WORK TO COMPLETE: Restate each of the lines given below, word for word.

.....

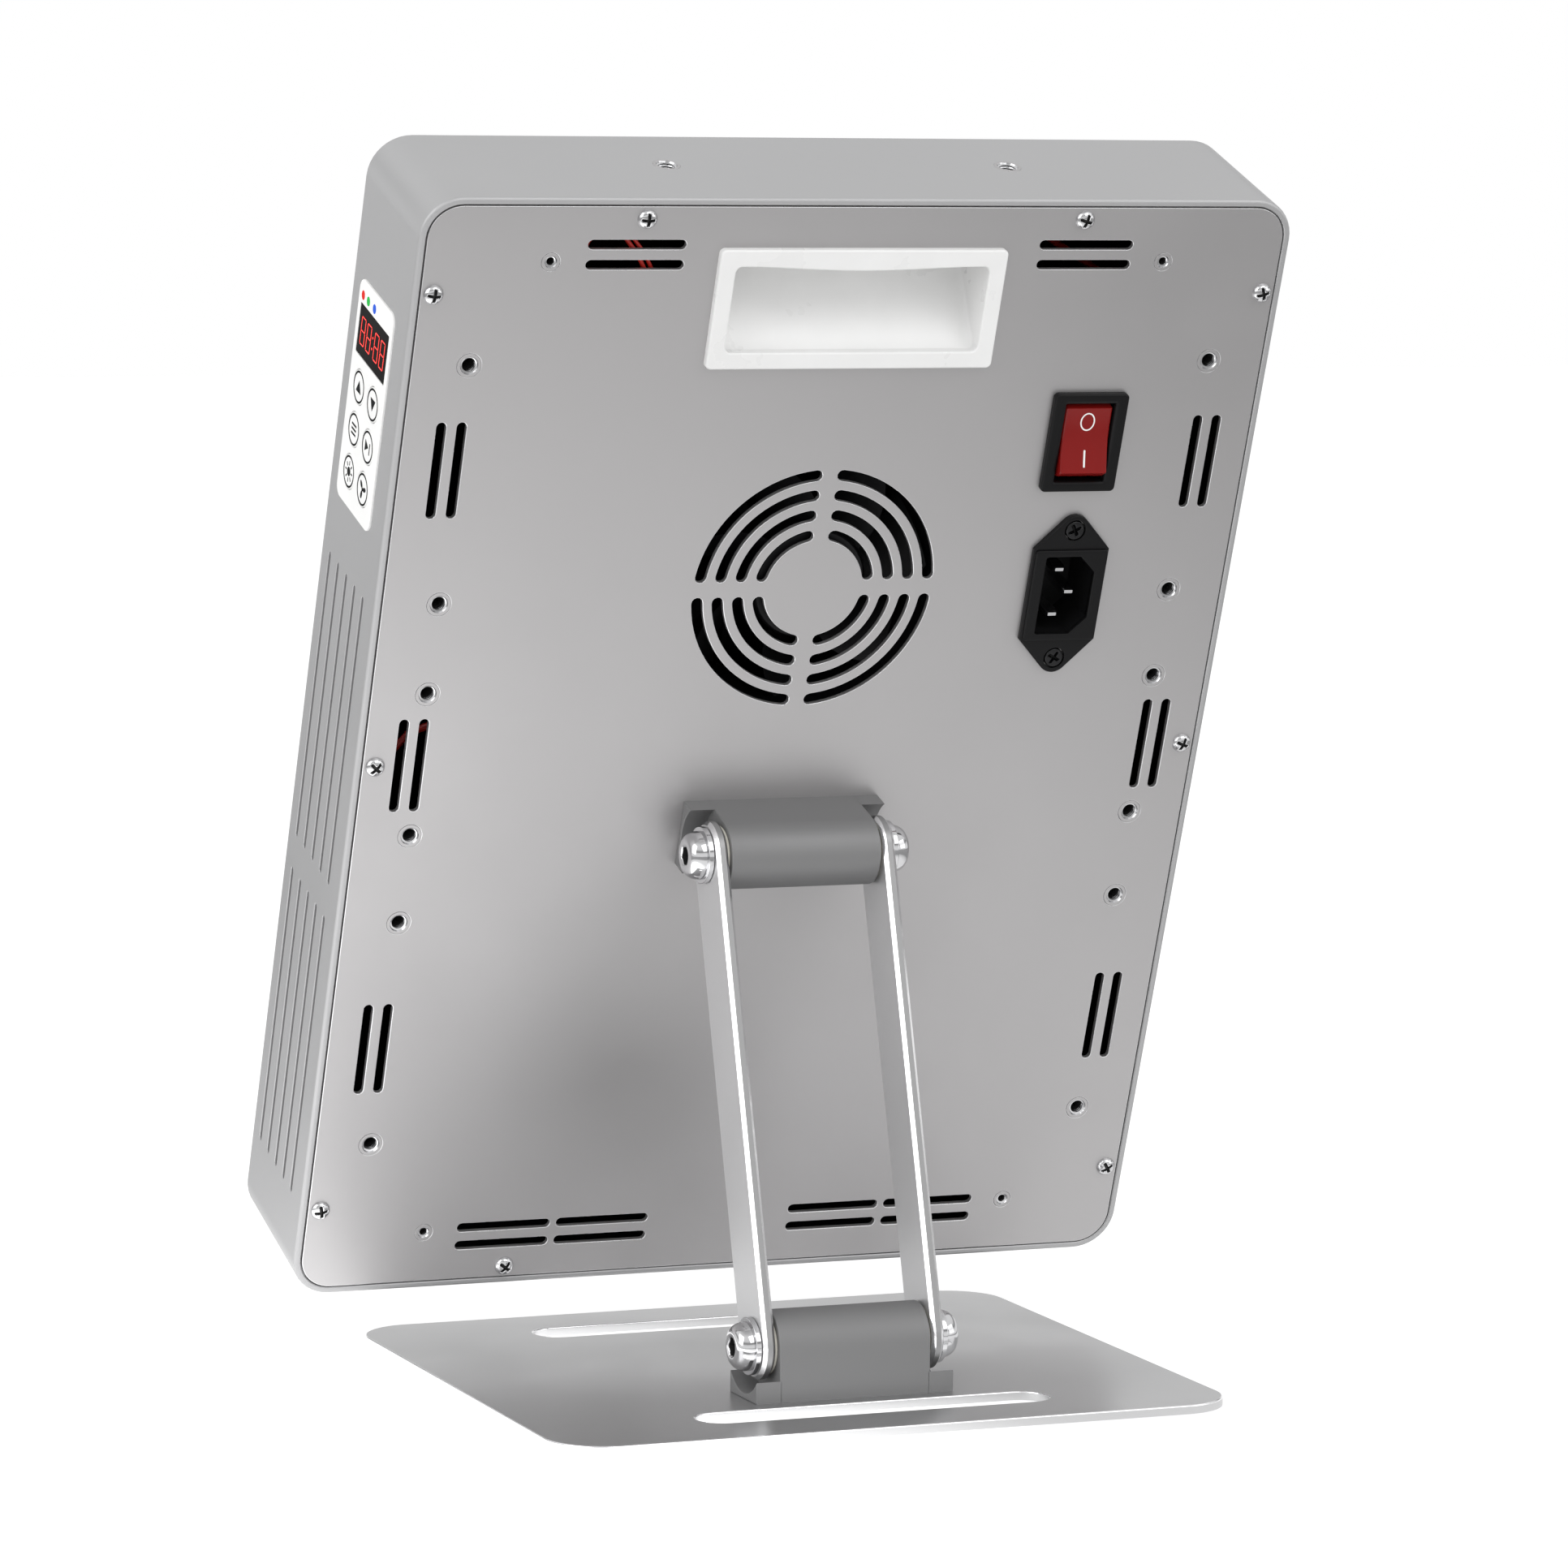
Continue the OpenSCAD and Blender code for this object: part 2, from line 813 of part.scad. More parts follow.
// ---------- head ----------

module upper_bracket() {
  color("#a9aaac")
    head_place()
      translate([0, 0, upper_bracket_v])
        rotate([-90, 0, 0])
          bracket_block();
}

module upper_bracket_screws() {
  color("#8d8e90")
    rear()
      for (s = [-1, 1])
        translate([s * bracket_screw_x, upper_bracket_v, -bracket_screw_depth])
          difference() {
            union() {
              cylinder(h = bracket_screw_depth + cover_t + backing_t, r = bracket_screw_r, $fn = 32);
              translate([0, 0, bracket_screw_depth + cover_t + backing_t])
                cylinder(h = 3, r = 4.5, $fn = 32);
            }
            translate([0, 0, bracket_screw_depth + cover_t + backing_t + 1])
              cylinder(h = 2 + eps, r = 2.2, $fn = 6);
          }
}

module backing_plate() {
  color("#9c9d9f")
    rear()
      translate([0, upper_bracket_v, 0])
        layer(cover_t, cover_t + backing_t)
          difference() {
            rounded_rect(backing_w, backing_h, 4);
            for (s = [-1, 1])
              translate([s * bracket_screw_x, 0])
                circle(bracket_screw_r + thread_gap, $fn = 32);
          }
}

module upper_pivot_bolts() {
  color("#d9dadc")
    upper_place()
      both_sides()
        pivot_bolt();
}

module upper_washers() {
  color("#c9cacc")
    upper_place()
      both_sides()
        ring_x(washer_x, washer_t, washer_r);
}

module upper_friction_washers() {
  color("#e8e8e2")
    upper_place()
      both_sides()
        ring_x(barrel_half, friction_washer_t, washer_r);
}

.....

WRITTEN RESPONSE:
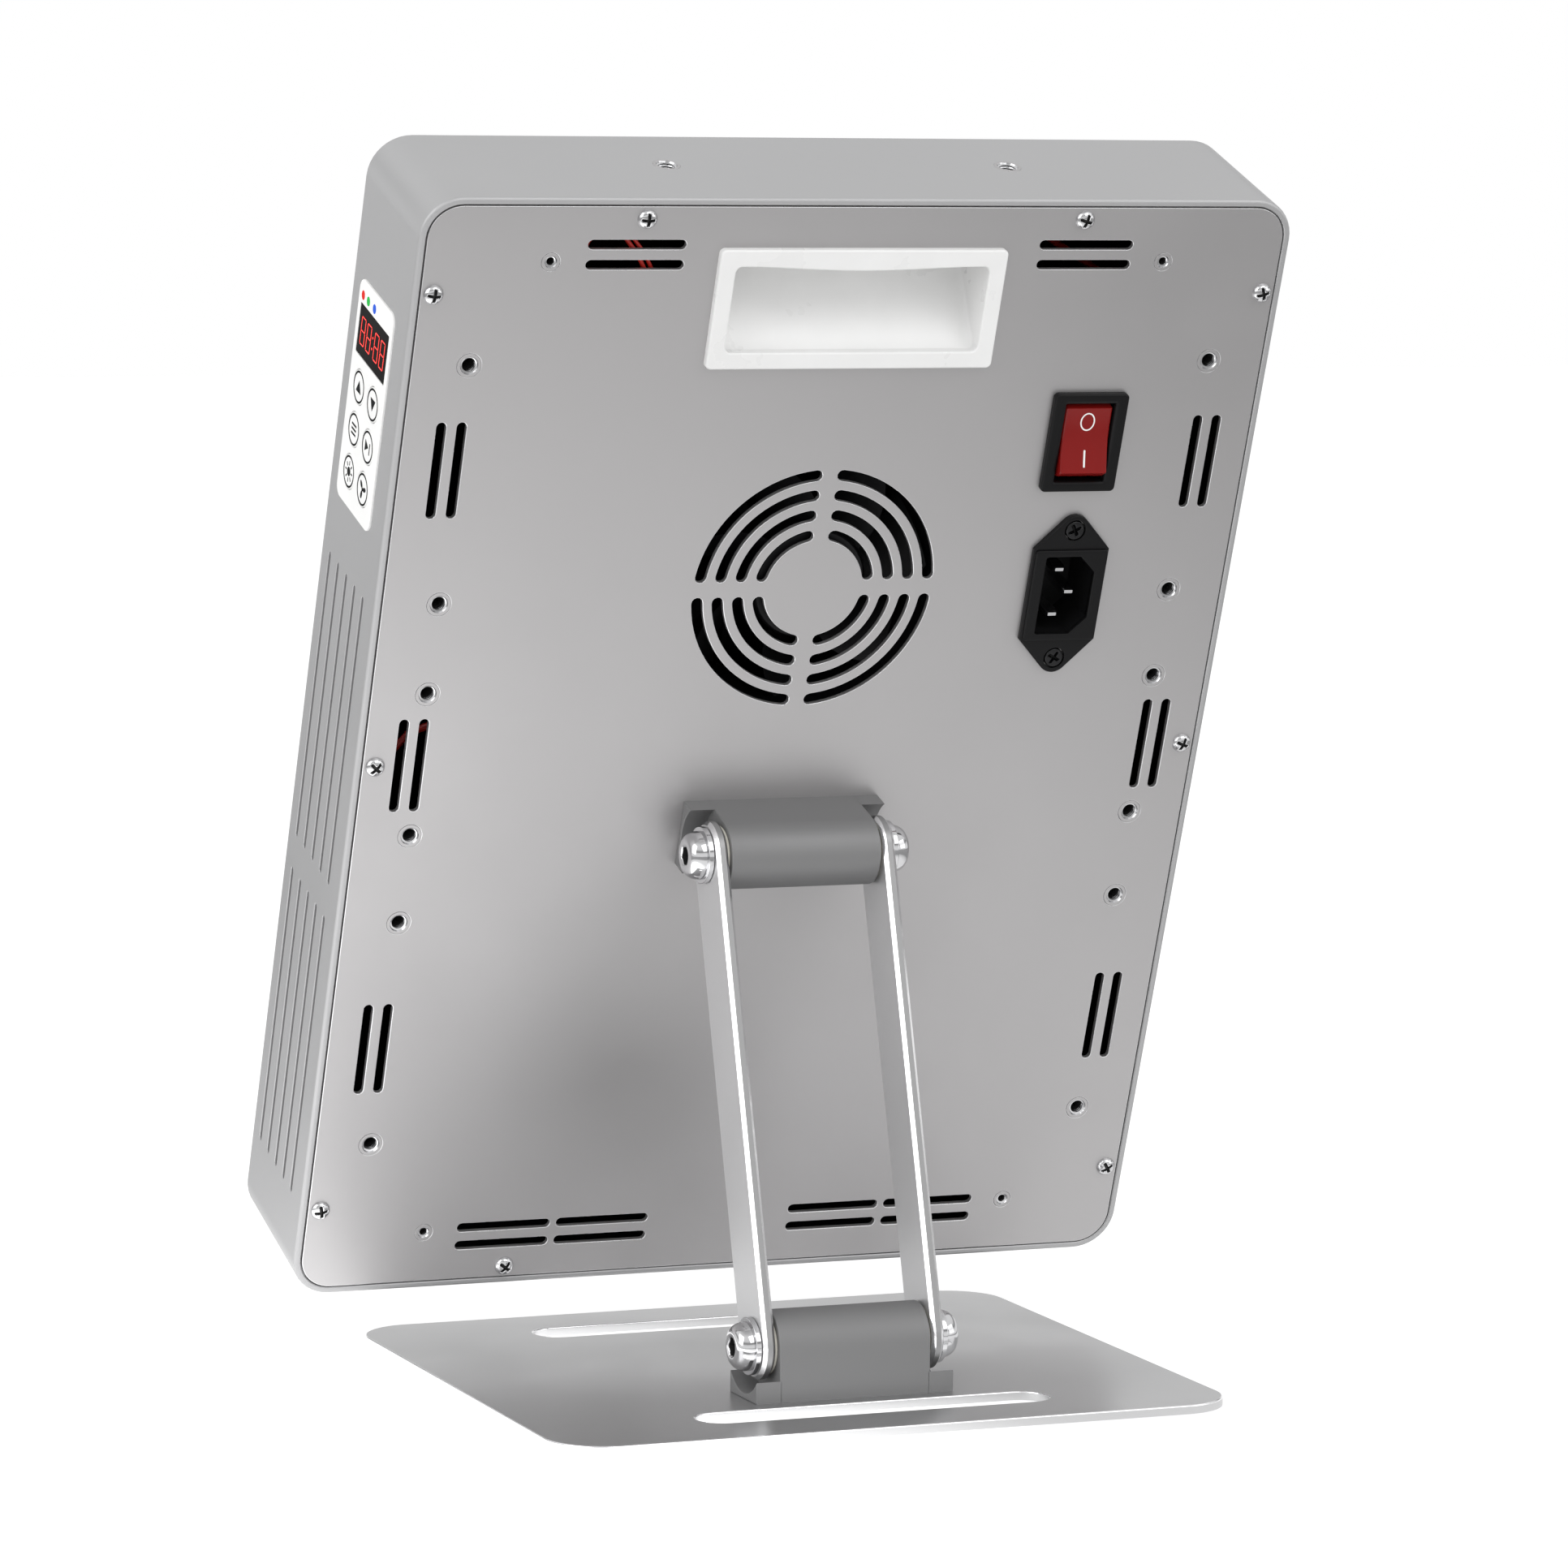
Continue the OpenSCAD and Blender code for this object: part 2, from line 813 of part.scad. More parts follow.
// ---------- head ----------

module upper_bracket() {
  color("#a9aaac")
    head_place()
      translate([0, 0, upper_bracket_v])
        rotate([-90, 0, 0])
          bracket_block();
}

module upper_bracket_screws() {
  color("#8d8e90")
    rear()
      for (s = [-1, 1])
        translate([s * bracket_screw_x, upper_bracket_v, -bracket_screw_depth])
          difference() {
            union() {
              cylinder(h = bracket_screw_depth + cover_t + backing_t, r = bracket_screw_r, $fn = 32);
              translate([0, 0, bracket_screw_depth + cover_t + backing_t])
                cylinder(h = 3, r = 4.5, $fn = 32);
            }
            translate([0, 0, bracket_screw_depth + cover_t + backing_t + 1])
              cylinder(h = 2 + eps, r = 2.2, $fn = 6);
          }
}

module backing_plate() {
  color("#9c9d9f")
    rear()
      translate([0, upper_bracket_v, 0])
        layer(cover_t, cover_t + backing_t)
          difference() {
            rounded_rect(backing_w, backing_h, 4);
            for (s = [-1, 1])
              translate([s * bracket_screw_x, 0])
                circle(bracket_screw_r + thread_gap, $fn = 32);
          }
}

module upper_pivot_bolts() {
  color("#d9dadc")
    upper_place()
      both_sides()
        pivot_bolt();
}

module upper_washers() {
  color("#c9cacc")
    upper_place()
      both_sides()
        ring_x(washer_x, washer_t, washer_r);
}

module upper_friction_washers() {
  color("#e8e8e2")
    upper_place()
      both_sides()
        ring_x(barrel_half, friction_washer_t, washer_r);
}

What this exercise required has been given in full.